Why Search is Failing Complex Support
In high-stakes, complex environments (think: aerospace and aviation, cybersecurity, SaaS with sprawling feature sets, etc.) the failure of search is amplified:
- Ambiguity kills: A customer might describe a “glitch,” but the KB entry calls it a “latency incident.” The search engine doesn’t connect the dots.
- Edge cases get lost: Long-tail issues are often buried so deep, they might as well not exist.
- Time-to-answer is too long: By the time a new agent finds the right doc, the customer is already escalating—or tweeting about their frustration.
This is why “search optimization” projects rarely move the needle. You can polish the keyword index all you want; the fundamental model is broken.
Enter: Conversational Knowledge Access
The game changes when your knowledge base isn’t just a static library, but a chat partner.
Instead of:
Agent: “Where’s that doc about firewall exceptions for legacy firmware?”
KB: “0 results found. Did you mean ferret extractions for legend fairgrounds?”
You get:
Agent: “Customer is asking about allowing old firmware through the firewall - what’s the process?”
KB Chat: “You’ll need to whitelist the following ports for firmware versions 1.3–1.6. Here’s the procedure and the escalation contact if it fails.”
That’s the leap from document retrieval to answer delivery.
How It Works Under the Hood
Conversational KBs use retrieval-augmented generation (RAG) or domain-specific AI models to understand intent, not just keywords.
- Contextual understanding: They parse the question, identify relevant concepts, and pull the right passages—even if phrased differently.
- Entity linking: Recognizes that “firmware v1.3” and “legacy firmware” refer to the same issue.
- Structured recall: Combines steps across multiple documents into a single, coherent answer.
Instead of dumping 10 barely relevant articles, they deliver a far more accurate first response.
The quality of that response depends heavily on the knowledge layer underneath. RAG alone improves access. But when it’s guided by structured relationships, like in GraphRAG, accuracy improves further for complex, multi-step issues. Take it one step further, and a taxonomy-driven graph gives the AI explicit understanding of products, components, and known issues. That means more context, fewer missed connections, and dramatically higher accuracy and relevance on the first answer.
Why This Isn’t Just a Gimmick
You might think, “Cute, but my agents are smart enough to search.” Sure they are. They’re also smart enough to spend their time doing higher-value work instead of playing “Where’s Waldo?” with your documentation.
The impact is measurable:
- Faster onboarding: New hires ramp in days, not months.
- Lower handle time: Agents get to the resolution faster.
- Consistent answers: Customers hear the same solution no matter who they talk to.
- Deflection without frustration: Self-service channels actually resolve issues instead of sending customers in circles.
In short, the KB stops being a liability and becomes a force multiplier.
The Cost of Sticking With Search
If you’re still relying on static search in 2025, you’re quietly bleeding:
- Agent time: Wasted minutes per ticket add up to weeks of lost productivity every year.

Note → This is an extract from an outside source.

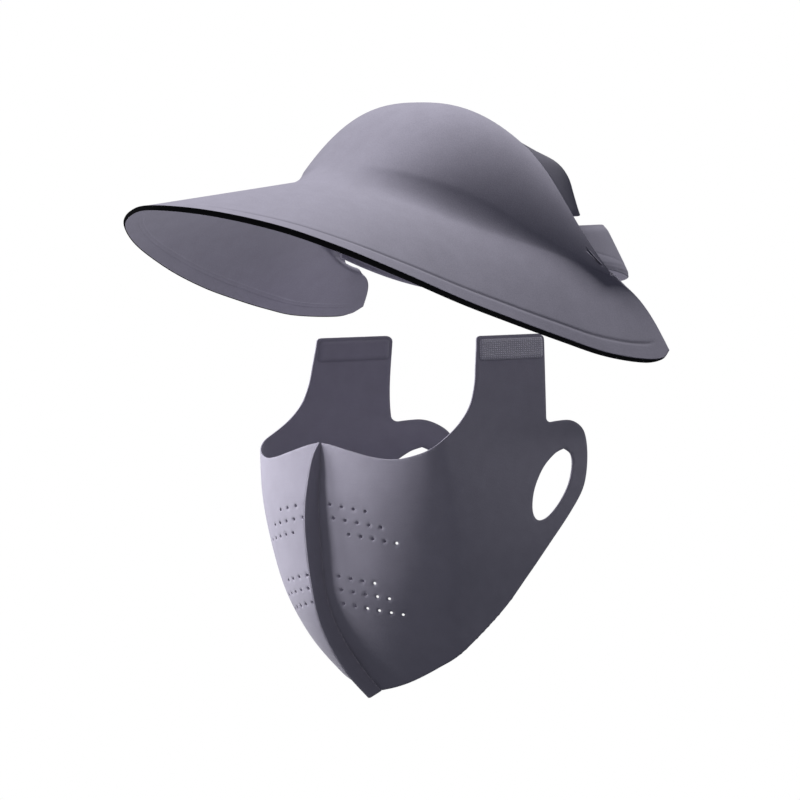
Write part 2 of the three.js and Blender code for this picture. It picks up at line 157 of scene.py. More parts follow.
# Cutting outlines of a mask half, seen square to this turn from the front: across and up
OUTLINE_TURN = math.radians(46)
TOP_EDGE = [
    (-20, 4), (0, 0), (7, -1.5), (20, -5.5), (33, -9), (46, -10.5), (58, -8.5), (69, -4.5),
    (80, 3), (89, 12), (95, 22), (98, 34), (99, 46), (100, 60),
]
TAB = {"front": 100, "rear": 143.5, "top": 64, "corner": 4, "notch": 10.5, "notch_round": 3}
LOOP_EDGE = [
    (151, 8), (159, 8), (165, 5), (169, -1), (170.5, -12), (169.5, -26), (166, -38), (157, -52), (144, -69),
    (128, -90), (112, -110), (86.5, -134), (71, -143.5), (56, -151.5), (45, -156), (33, -159.5), (10, -166),
]
SEAM_MARGIN = 0.3
CURVE_STEPS = {"edge": 7, "ear": 8, "seam": 110}
EAR_HOLE = [
    (155, -10), (159.5, -14), (160, -22), (157, -33.5), (150.5, -44.5), (142.5, -52.5), (136, -53.5),
    (133, -47), (134.5, -34.5), (140.5, -21.5), (148.5, -13),
]
HOLE = {"pitch": 7.4, "fall": 1.4, "points": 14}
HOLE_ROWS = {
    "across": [5.5, 7.5, 17, 10, 11.5, 12.5],
    "up": [-38.5, -47, -57, -83.5, -92, -101],
    "count": [4, 5, 5, 4, 5, 6],
}
PATCH = {"front": 101.5, "rear": 142, "top": 62, "bottom": 48.5, "corner": 2}
PATCH_GROWS = {"front": -1, "rear": 1, "top": 1, "bottom": -1, "corner": 1}
PATCH_DOME = {"edge": 0.35, "rise": 0.65, "reach": 1.6, "gap": 0.05}
# Pressed lines round each hook patch: the step between them, how much thinner the cloth is there, and how
# dark their painted shade is.
PRESSED = {"step": 0.7, "depth": 0.4, "shade": 0.6}

# Distances between points of the flat cloth: a staggered lattice that keeps clear of the lines
SPACING = {"cloth": 2.1, "patch": 0.9, "outline": 1.4, "ear": 1.2, "patch_outline": 0.7}
LATTICE = {"row": 0.866, "clear": 0.45}

# Centre seam fin: its front edge stands this far before the seam
FIN = {
    "z": [0, -6, -27, -49, -69, -93, -116, -132, -147, -163],
    "stand": [1, 5, 9.5, 11.5, 11.5, 10.5, 12.5, 13.8, 15, 14],
}
FIN_END_RISE = 4
FIN_WALL = 2.4
FIN_BEHIND = 1.0
FIN_SQUARED = 0.35
FIN_NICK = {"depth": 0.5, "width": 0.3, "front": 0.9}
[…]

- Customer patience: Every second they’re waiting is another step toward disengagement.
- Knowledge decay: Docs that can’t be surfaced easily might as well be deleted.
And yes, your competitors are already implementing conversational KBs. The clock’s ticking.
Final Thought: Don’t Let Your KB Die Dumb
Your knowledge base isn’t broken because it’s incomplete, it’s broken because it can’t talk back.
Search was fine when we had fewer products, fewer channels, and customers willing to dig for answers. Those days are over. The expectation now? Ask a question, get an answer.
So, stop polishing the search bar. Start training your KB to hold a conversation.
Because in the new era of support, silence isn’t golden - it’s costly.